━━━ Provided data ━━━

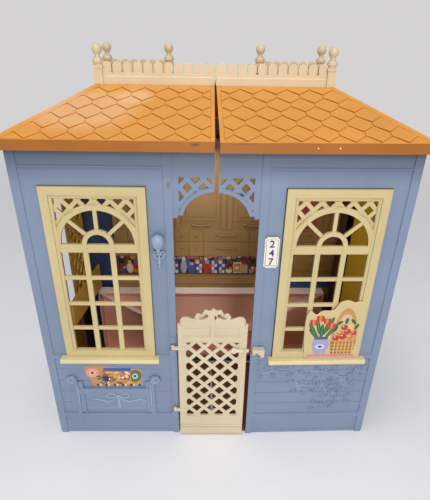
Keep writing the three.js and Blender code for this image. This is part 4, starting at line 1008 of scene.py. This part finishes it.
benchPrint()
panelPrint()
shelfPrint()
print("prints laid")


# Kitchen: upper cabinets with doors, a handle rail and two rows of drawers, worktop and lower doors

kitchen = {
    "left": -160.0, "right": 207.0, "front": 181.0, "back": 194.6, "relief": 1.3,
    "bottom": 203.0, "drawerTop": 229.8, "secondTop": 250.3, "doorBottom": 267.3, "top": 398.0,
    "worktop": 163.0, "worktopThick": 12.0,
    "doorPitch": 83.0, "doorWide": 61.0, "firstDoor": -49.0, "tallLeft": 92.0,
    "drawerPitch": 122.5, "firstDrawer": -61.0, "smallDrawer": 23.2,
    "lowerPitch": 61.2, "lowerFoot": 18.0, "lowerTop": 148.0, "rounding": 0.4,
    "tallDrawers": (175.5, 188.0, 200.5), "tallDrawerHigh": 11.3, "edgeBoard": (144.0, 157.0),
    "doorGrip": [(-15, 0.4, 262.4), (-11, -1.6, 260.6), (0, -2.0, 259.8), (11, -1.6, 260.6),
                 (15, 0.4, 262.4)],
    "drawerGrip": [(-15, 0.4, 0), (-13, -1.6, 0), (13, -1.6, 0), (15, 0.4, 0)],
    "knob": [(1.3, -0.4), (1.3, 0.6), (2.1, 1.2), (2.1, 1.8), (1.4, 2.3)],
}


def raisedPanel(name, x0, x1, z0, z1, y):
    # a door front: raised field inside a groove
    return [block(name, x0, x1, y, y + 2.4, z0, z1, 0.4),
            block(name, x0 + 6, x1 - 6, y - 0.9, y + 1, z0 + 7, z1 - 7, 0.7)]


def gripAt(points, middle, y, height, radius):
    line = throughPoints([(middle + a, y + b, height + c) for a, b, c in points], 5)
    return beadAlong("grip", line, radius)


def within(x0, x1):
    return max(x0, kitchen["left"] + 1), min(x1, kitchen["right"] - 1)


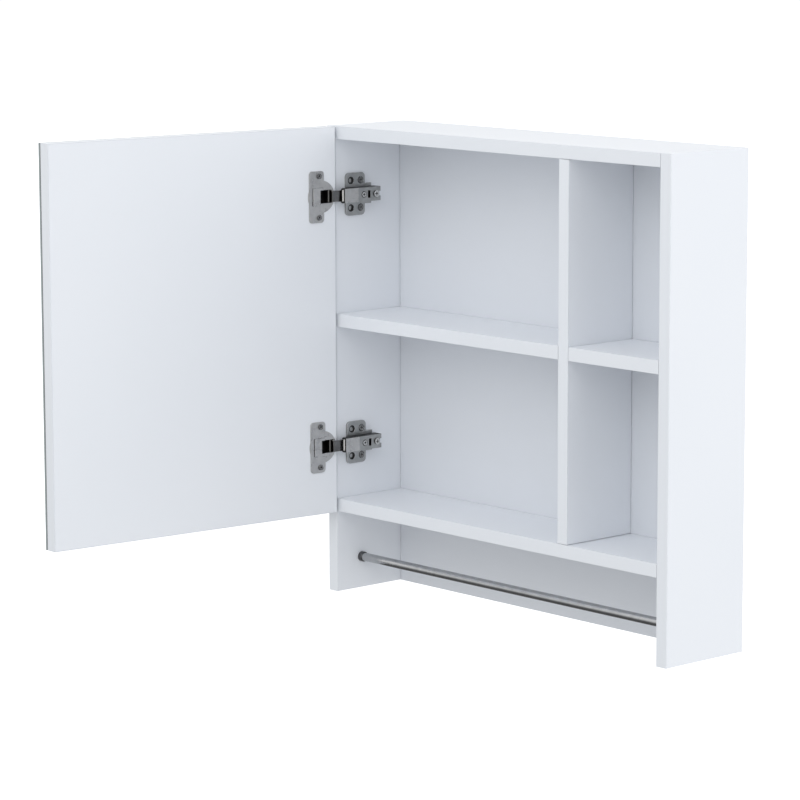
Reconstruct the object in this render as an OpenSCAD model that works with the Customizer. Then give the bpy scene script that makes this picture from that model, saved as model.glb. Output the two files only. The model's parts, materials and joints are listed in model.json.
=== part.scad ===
// Wall-hung bathroom cabinet: a mirror door on the left over two compartments,
// two open compartments on the right and a towel rail in the open bay below.
// Millimetres, +Z up, +Y into the wall. The origin lies on the wall, midway
// between the two keyholes the cabinet hangs from. Drawn with the door open.

/* [Cabinet] */
// width over the two side panels
carcass_w = 550; // [520:1:620]
// depth from the front edges to the wall
carcass_d = 120; // [120:1:160]
// height of the side panels
carcass_h = 550; // [540:1:620]
// thickness of every white panel
board_t = 15; // [15:1:16]
// thickness of the plastic band on each front edge
band_t = 0.8; // [0.5:0.1:1.2]
// height from the side panels' lower ends to the keyholes
hang_z = 500; // [490:1:505]

/* [Inside] */
// height of the bottom panel's underside
bottom_z = 97; // [90:1:110]
// height of both shelves' undersides
shelf_z = 316; // [290:1:330]
// distance from the left outer face to the divider
divider_x = 384; // [376:1:386]
// distance from the front edges to the back panel
back_y = 100; // [100:1:102]

/* [Towel rail] */
// outer radius of the rail
rail_r = 5; // [4:0.5:5.5]
// wall thickness of the rail
rail_wall = 0.8; // [0.6:0.1:1.2]
// distance from the front edges to the rail's axis
rail_y = 38; // [30:1:60]
// height of the rail's axis
rail_z = 37.5; // [25:0.5:50]
// outer radius of the end sockets
socket_r = 6; // [5.8:0.1:8]
// depth of the end sockets
socket_d = 6; // [5:0.5:12]

/* [Door] */
// width of the door
door_w = 388; // [384:1:392]
// height of the door
door_h = 453; // [440:1:453]
// height of the door's lower edge
door_z = 96.5; // [94:0.5:97]
// thickness of the adhesive pads behind the mirror
pad_t = 1; // [0.5:0.1:2]
// thickness of the mirror glass
glass_t = 3; // [3:1:4]
// angle the door stands open, as drawn
door_open = 94.5; // [93:0.5:96]
// opened door's hinge-side inner corner, to the right of the left outer face
corner_x = 19.5; // [19.3:0.1:19.8]
// opened door's hinge-side inner corner, in front of the front edges
corner_out = 4.15; // [4.1:0.05:4.3]

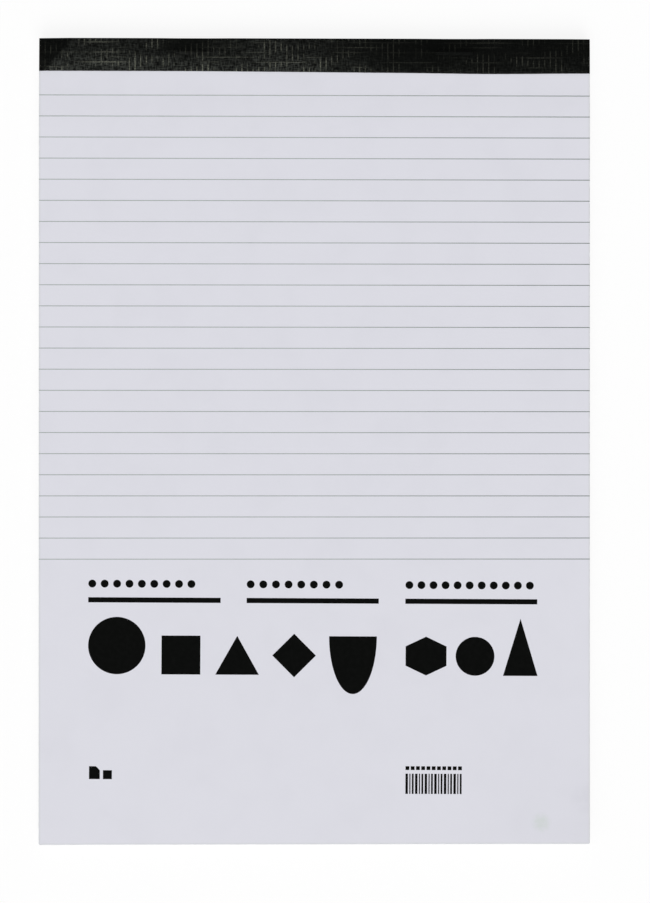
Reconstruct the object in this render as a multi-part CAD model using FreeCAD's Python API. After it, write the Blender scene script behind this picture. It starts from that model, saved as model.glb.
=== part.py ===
"""A4 writing pad: ruled leaves under a printed cover, stitched and taped along the head.

Units are millimetres. The pad lies on its back: X runs across it, +Y points to the bound
head, +Z up out of the cover. The origin is under the middle of the pad, on the ground.
"""
import FreeCAD, Part
import math
import os

from FreeCAD import Vector

# Driving dimensions: the trimmed pad
pad_width = 210.0
leaf_length = 297.0
head_strip = 10.0
corner_radius = 0.6

# Driving dimensions: what the pad is stacked from
leaf_count = 100
leaf_thickness = 0.08
cover_thickness = 0.15
board_thickness = 0.9
board_edge_radius = 0.3
board_press = 0.05

# Driving dimensions: the head, squeezed thinner where it is stitched
nip_drop = 0.4
nip_flat = 14.0
nip_run = 20.0
shoulder_radius = 0.6

# Driving dimensions: the tear line through the leaves
perforation_width = 0.3
perforation_depth = 0.2

# Driving dimensions: the cloth tape, laid on a little askew at the front
tape_thickness = 0.25
front_lip_left = 12.3
front_lip_right = 13.0
back_lip = 13.0
ridge_root_radius = 1.0
ridge_sink = 0.02

# Driving dimensions: the two wire stitches
wire_diameter = 0.5
wire_fit = 0.02
staple_crown = 13.0
staple_bend = 0.8
staple_clinch = 4.0
staple_inset = 5.0
staple_spacing = 100.0
staple_offset = 3.3

# How far a cutting tool runs past what it cuts
overrun = 2.0

# Lengthways places: the head face of the stack, its foot, and the nip between them
pad_length = leaf_length + head_strip
y_head = (pad_length - tape_thickness) / 2
y_foot = y_head - pad_length
y_tear = y_head - head_strip
y_nip_near = y_head - nip_flat
y_nip_far = y_nip_near - nip_run
y_shoulder = y_head - shoulder_radius
y_back_lip = y_head - back_lip

# Heights: the tape's back lip lies on the ground and the board is pressed thinner above it
z_board_pressed = tape_thickness
z_board_open = z_board_pressed - board_press
z_board_top = z_board_open + board_thickness
z_block_top = z_board_top + leaf_count * leaf_thickness
z_block_low = z_block_top - nip_drop
z_cover_low = z_block_low + cover_thickness
z_shoulder = z_cover_low - shoulder_radius
z_above = z_block_top + cover_thickness + tape_thickness + wire_diameter + overrun

# The nip is two equal arcs that meet half way, so its slope starts and ends level
nip_angle = 2 * math.atan(nip_drop / nip_run)
nip_radius = nip_run / (2 * math.sin(nip_angle))

# The wire's centre line: its crown clears the cover and its clinch clears the tape
wire_radius = wire_diameter / 2
z_crown = z_cover_low + wire_radius + 2 * wire_fit
z_clinch = z_board_pressed + wire_radius + 2 * wire_fit
y_stitch = y_head - staple_inset


def side(y, z):
    """A point of the pad's side view, on its left edge."""
    return Vector(-pad_width / 2, y, z)


def line(a, b):
    return Part.LineSegment(a, b).toShape()


def arc(centre, radius, start_degrees, end_degrees, place):
    """An arc whose points place() turns from two flat coordinates into a vector."""
    points = []
    for share in (0.0, 0.5, 1.0):
        angle = math.radians(start_degrees + share * (end_degrees - start_degrees))
        points.append(place(centre[0] + radius * math.cos(angle), centre[1] + radius * math.sin(angle)))
    return Part.Arc(*points).toShape()


def joined(edges):
    """A closed face from edges that follow one another; the last gap is closed by a line."""
    first = edges[0].valueAt(edges[0].FirstParameter)
    last = edges[-1].valueAt(edges[-1].LastParameter)
    if first.distanceToPoint(last) > wire_fit / 10:
        edges = edges + [line(last, first)]
    return Part.Face(Part.Wire(Part.__sortEdges__(edges)))


def across(face):
    """A side-view face drawn out over the whole width of the pad."""
    return face.extrude(Vector(pad_width, 0, 0))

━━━

◆ Given request
Exactly as they stand, please print the lines from the first line of the records above down to the line that includes "# Kitchen: upper", both of those included and no others.

◆ Exercise output
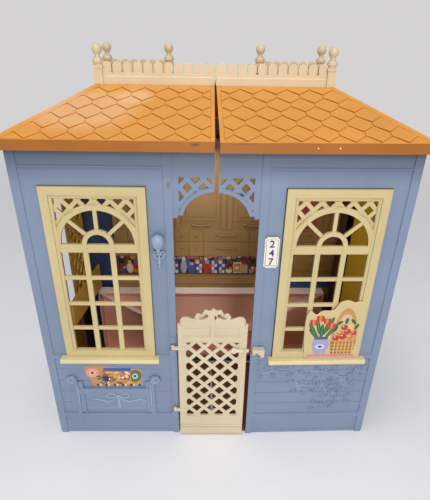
Keep writing the three.js and Blender code for this image. This is part 4, starting at line 1008 of scene.py. This part finishes it.
benchPrint()
panelPrint()
shelfPrint()
print("prints laid")


# Kitchen: upper cabinets with doors, a handle rail and two rows of drawers, worktop and lower doors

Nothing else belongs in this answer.